Pugs & Crows & Tony Wilson:
Everyone Knows Everyone 1 & 2
One of the West Coast's best-kept secrets, Pugs & Crows is an instrumental ensemble that in contrast to many of its post-rock peers eschews bombast and histrionics in its presentation. Such restraint might exclude headbangers from its fanbase, but the Vancouver-based group presumably puts musical integrity before everything else. The quintet has refined its eclectic sound since the release of 2009's debut album, Slum Towers, and follow-up two years later, Fantastic Pictures, which garnered the band a Juno Award in 2013 for Instrumental Album of the Year. The group's members, pianist Catherine Toren, violinist/violist Meredith Bates, guitarist Cole Schmidt, double bassist Russell Sholberg, and drummer Ben Brown, are all highly proficient players who bring to the project ample experience as performers and recording artists.
Though Everyone Knows Everyone's two parts were recorded more than a year apart, the first in January 2012 and the second between 2013 and 2014, they form a cohesive unit; it is possible to hear the second album as a slightly more mature representation of the group, but whatever differences there are between the parts are so subtle as to almost escape notice. It was smart on the band's part to package the parts as a two-CD release, as in doing so, a comprehensive, 106-minute portrait of the band emerges. And smoothing the transition between the halves by ending the first with “Slowpoke” and then reprising it at the start of the second also suggests the band's desire for the collection to be experienced as a whole.
With Tony Wilson joining in as a second guitarist, one might have expected the material to become an exercise in guitar shredding, yet here too the band challenges expectations. Wilson and Schmidt don't indulge in high-intensity crossfire; instead, their playing is woven into the band's sound to enhance its textural density and overall colour. Almost all of the compositions are credited to Wilson and Schmidt, either individually or as collaborators, yet the focus remains squarely on the band. Interestingly, if there is a main soloist to speak of, it would arguably be Bates for the simple reason that her string instrument voices many a lead melody and because its distinctive timbre separates itself clearly from the others. But describing hers as a lead voice already risks misrepresenting a band whose sound is very clearly rooted in ensemble playing. For that matter, one is as likely to hear a solo spot filled by Toren or a guitarist as much as Bates.

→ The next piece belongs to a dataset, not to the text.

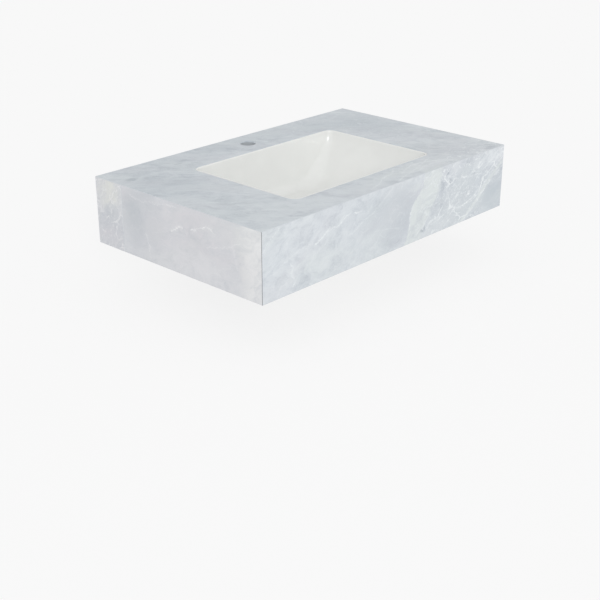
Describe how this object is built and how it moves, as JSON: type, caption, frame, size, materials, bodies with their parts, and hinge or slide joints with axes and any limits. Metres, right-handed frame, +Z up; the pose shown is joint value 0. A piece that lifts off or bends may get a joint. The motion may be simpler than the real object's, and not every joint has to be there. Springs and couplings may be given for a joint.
{
  "type": "vanity sink top",
  "caption": "Boxed stone vanity top with a deep mitred apron, a rectangular glazed basin set flush in its face, a tap hole, and a press-to-open waste with a sprung plug.",
  "frame": {"origin": "on the waste's axis, in the plane where the aprons' lower edges stand on a cabinet", "axes": "+X to the right along the front, +Y towards the wall, +Z up"},
  "size_m": [0.8, 0.5, 0.2573],
  "materials": {
    "stone": "polished",
    "sawn_stone": "sawn",
    "glazed_basin": "gloss",
    "silicone": "satin",
    "chrome": "polished",
    "brass": "machined",
    "zinc_steel": "zinc plated",
    "spring_steel": "bright",
    "rubber": "matt",
    "acetal": "satin"
  },
  "bodies": {
    "top": {"top_slab": "stone", "front_apron": "stone", "left_apron": "stone", "left_apron_rear": "stone", "right_apron": "stone", "right_apron_rear": "stone", "rear_rail": "sawn_stone", "front_batten": "sawn_stone", "left_batten": "sawn_stone", "right_batten": "sawn_stone", "left_corner_batten": "sawn_stone", "right_corner_batten": "sawn_stone", "left_seam_backing": "sawn_stone", "right_seam_backing": "sawn_stone", "basin": "glazed_basin", "basin_sealant": "silicone", "overflow_ring": "chrome", "basin_clip_1": "zinc_steel", "basin_clip_2": "zinc_steel", "basin_clip_3": "zinc_steel", "basin_clip_4": "zinc_steel", "basin_clip_5": "zinc_steel", "basin_clip_6": "zinc_steel", "clip_stud_1": "zinc_steel", "clip_stud_2": "zinc_steel", "clip_stud_3": "zinc_steel", "clip_stud_4": "zinc_steel", "clip_stud_5": "zinc_steel", "clip_stud_6": "zinc_steel", "clip_nut_1": "zinc_steel", "clip_nut_2": "zinc_steel", "clip_nut_3": "zinc_steel", "clip_nut_4": "zinc_steel", "clip_nut_5": "zinc_steel", "clip_nut_6": "zinc_steel", "waste_body": "chrome", "waste_gasket": "rubber", "waste_cone_washer": "rubber", "waste_slip_washer": "acetal", "waste_back_nut": "brass", "tailpiece": "chrome", "tailpiece_ring": "rubber", "cartridge_body": "acetal", "cartridge_base": "acetal", "cartridge_spring": "spring_steel"},
    "plug": {"plug_cap": "chrome", "plug_seal": "rubber", "plug_stem": "spring_steel"}
  },
  "joints": [
    {"name": "plug_press", "type": "slide", "parent": "top", "child": "plug", "axis": [0, 0, 1], "range_m": [-0.008, 0], "stiffness_N_per_m": 350, "springref_m": 0.012, "deforming": ["cartridge_spring"]}
  ]
}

One knows something special's in the works when the first part's opener, “Long Walk,” begins in rather scattered improv mode before gradually coalescing into a piece of clearly defined shape and structure, a transition deftly effected by the group. The mournful tone of Bates' ululating viola provides a memorable entry-point to “GOYA Baby!,” but it's the band's Arabia-Africa blend—the former in the swooning melodic content, the latter in the insistent groove—in what follows that's most arresting. Languorous by comparison, “Efforts” advances from a delicate guitar-based intro to a carefully modulated ensemble performance highlighted by contributions from Bates and Sholberg. In an inspired move, the group includes a delicately rendered interpretation of Paul Simon's “Run That Body Down” (from his eponymous 1972 album) plus brings vocalist Debra-Jean Creelman aboard for “Waltz for Two,” a sardonic bit of balladry with a bit of Kurt Weill in its compositional DNA.
Elements of rock, modal jazz, folk, world, and neo-classical genres are folded into the group's sound, but so seamlessly no composition can be reduced to a single category. At its most ambitious moments, the band sometimes presents a piece in a suite-like form, and when there is a solo, it's integrated carefully so as not to disrupt the focus on the composition, which is always paramount. Throughout this encompassing release, Pugs & Crows shows itself to be a versatile outfit, as comfortable working methodically through a ballad passage as dialing up the heat for a climax.